Cet incitatif fiscal a bien fonctionné et a motivé beaucoup de Québécois à se lancer dans l’investissement. Les gens ont ainsi fait beaucoup d’argent dans ces années-là, puis est arrivé le lundi noir.
« Pendant presque cinq ans, ça a été des années difficiles. Pour nos vœux de bonne année entre collègues on se souhaitait que la nouvelle année soit meilleure que la précédente. On s’accrochait pour pouvoir continuer à travailler dans ce domaine qu’on adorait, mais qui nous faisait passer tout un test », raconte Hélène Gagné.
Plusieurs de ses collègues de l’époque ont d’ailleurs abandonné l’industrie pendant cette période.
Être proche de ses clients
À cette époque, les clients aussi vivaient des moments difficiles et Hélène Gagné a appris que pour être un bon conseiller, il faut posséder deux qualités fondamentales: l’écoute et l’empathie.
Un conseiller ne doit ainsi jamais baisser les bras.
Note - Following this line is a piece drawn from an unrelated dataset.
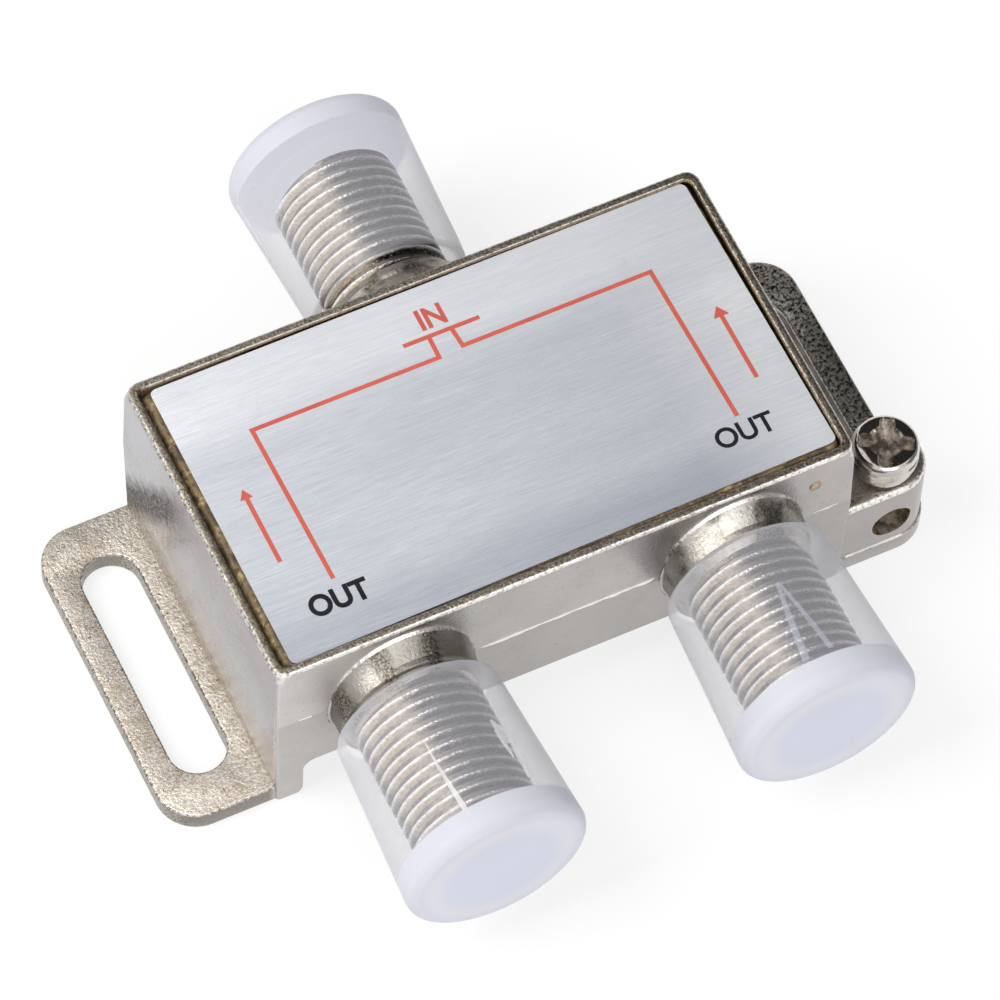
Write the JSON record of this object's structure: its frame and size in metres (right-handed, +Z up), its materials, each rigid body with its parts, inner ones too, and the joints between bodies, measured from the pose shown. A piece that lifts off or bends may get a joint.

Que ce soit en période de récession ou de hausse des marchés, il doit toujours garder les pieds sur terre afin d’accompagner ses clients et les guider dans le droit chemin.
À la fin de la récession en avril 1992, les marchés ont de nouveau connu de belles années, pourtant certaines périodes n’étaient pas évidentes.
Il y a d’abord eu la crise mexicaine en 94-95 avec la dévaluation du peso qui a créé une onde de choc dans les marchés émergents, se souvient Hélène Gagné. Puis en 97, ce fut au tour de l’Asie de connaître des problèmes liés aux devises. En 98, il y a eu une crise financière en Russie et en 99, ce fut au tour de l’Argentine.
« Ces épisodes sont venus créer beaucoup de volatilité et des replis. C’est là que c’est important d’être comme un phare pour les investisseurs et les ramener vers leurs objectifs de base. Il faut les amener à se dégager de cette volatilité à court terme. À un moment donné le marché va reprendre », explique la gestionnaire de portefeuille.
Pour cela, il est important que les clients soient toujours prêts pour une récession ou une baisse de marché comme leur portefeuille. Évidemment l’éducation financière des clients est essentielle, mais il faut également faire attention à ce que leur portefeuille corresponde à leur véritable profil d’investisseur. C’est pour ça qu’il vaut mieux établir celui-ci en dehors des périodes de crise ou quand les marchés vont trop bien, prévient Hélène Gagné.
« Il faut le faire à un moment où le client est capable de raisonner avec un dégagement d’émotivité », martèle la gestionnaire de portefeuille.
Garder les pieds sur terre
Évidemment le portefeuille devrait être toujours bien diversifié. Elle-même évite ainsi toute approche sectorielle. Elle préfère travailler maintenant presque uniquement avec des fonds négociés en Bourse (FNB) qui calquent de grands indices.
« Pour ne pas exposer mes clients aux risques liés aux titres individuels, je travaille toujours sur la base d’une allocation d’actifs. Personne ne peut prédire le marché. Il ne faut pas non plus faire une confiance aveugle aux données historiques », insiste-t-elle.
Elle se souvient qu’en 2000 après l’explosion de la bulle technologique, les marchés avaient été négatifs tout comme en 2001. Et alors que l’histoire des marchés disait qu’il n’y avait jamais trois années de suite négative, 2002 l’avait été, déstabilisant les professionnels du milieu financier.
« Des fois on va se référer à des statistiques historiques, mais c’est comme des règles du pouce, ça peut toujours changer », affirme la gestionnaire.
Pour être capable de faire tout cela, un gestionnaire doit avoir une bonne hygiène de vie, savoir gérer son propre stress et être un peu détaché des événements.
Elle-même fait en sorte de fermer son esprit au souci quand elle quitte son bureau pour être capable de se ressourcer. Il est important de ne pas laisser le stress avoir d’emprise sinon il sera difficile d’amener ses clients à bon port.